ABSTRACT

Nowadays the practice of art is often regarded as a precious activity, largely divorced from daily life. An artist is defined as someone who works on expensive commissions for members of an educated and wealthy élite, or at least that is the impression given by the expensive, glossy art journals, bulging with sale-room advertising. The daily visual experience of the majority of people is limited to prints and photographs and to low-quality ornaments in the home, all of them mass-produced. Public art today consists on the one hand of ‘commercial art’ and on the other of the occasional self-conscious statue set up by an industrialist outside a factory or by a benefactor, or even a municipality, in an open space within a town. The current split between ‘high art’ and popular experience owes much to the results of the Industrial Revolution. The creation of new towns broke up traditional societies with their folk crafts.
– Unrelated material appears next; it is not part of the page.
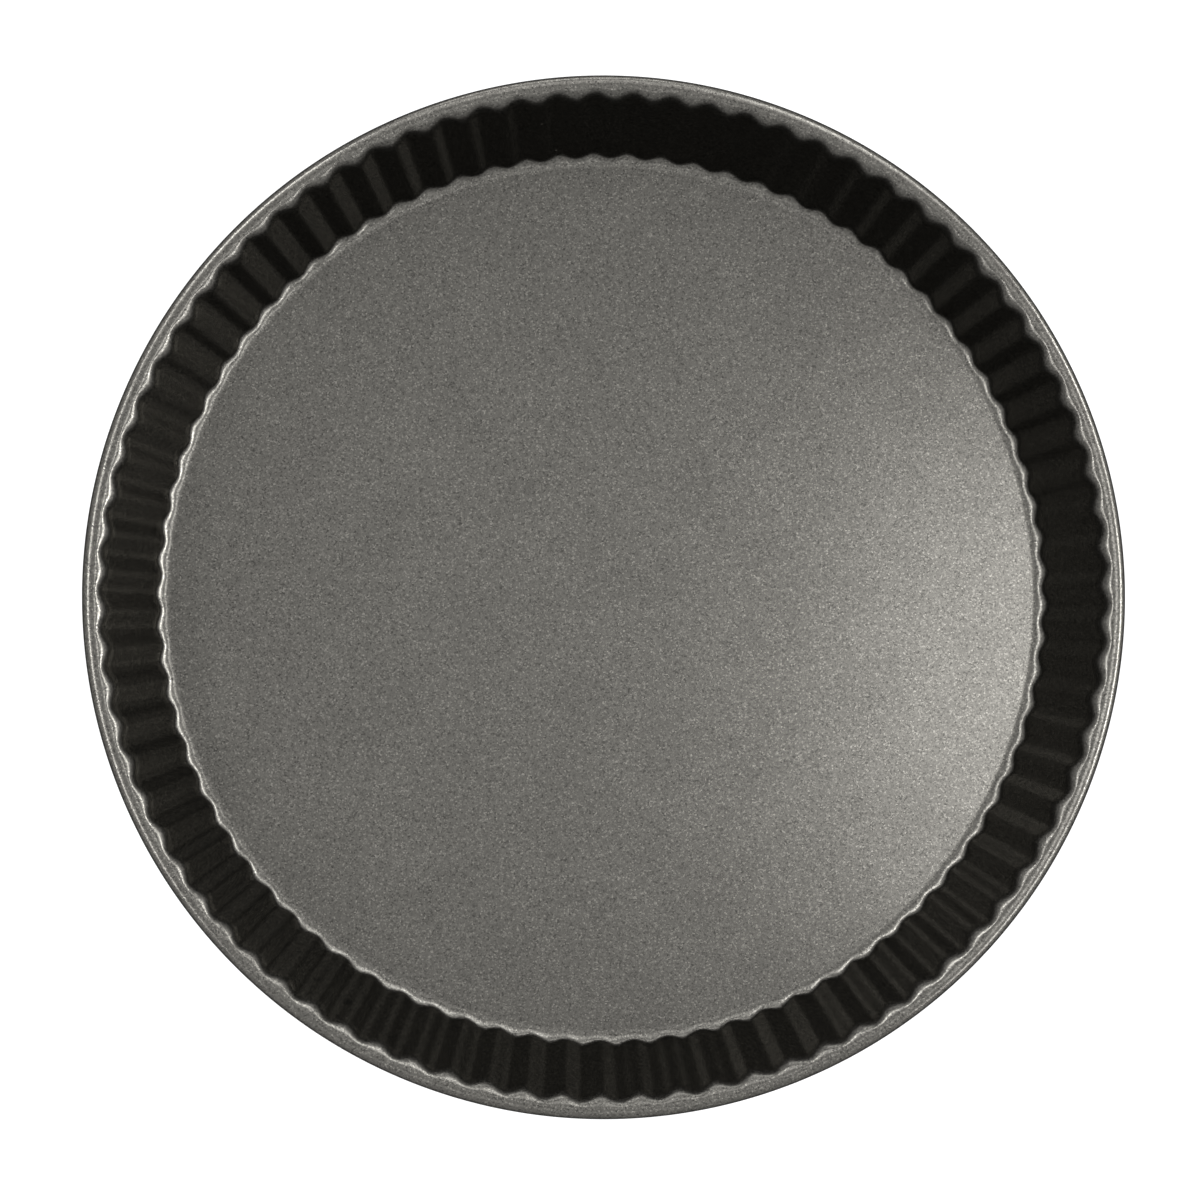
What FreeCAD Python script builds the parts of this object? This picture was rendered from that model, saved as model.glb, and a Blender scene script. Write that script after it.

In place of the latter came cheap, mass-produced substitutes. This appalled sensitive artists and critics, first and foremost in nineteenth-century England, the pre-Raphaelites and John Ruskin. However, the very nature of nineteenthcentury life meant, ironically, that it was the educated élite and not the masses who responded to their call. High art could not be other than Salon art, offering an

escape into fantasy for those who could afford to ignore the appalling results of capitalism. What was lost in the Victorian Age was not artistic commissions, but the continuity of more humble crafts, for example the traditions of the woodcarver and the blacksmith, the skills of the village stone mason carving tombstones and those of the vernacular builder and decorator. It was now much cheaper to buy in quantity from a factory, but a glance at Victorian and post-Victorian mass-produced ornament at once reveals how much was lost.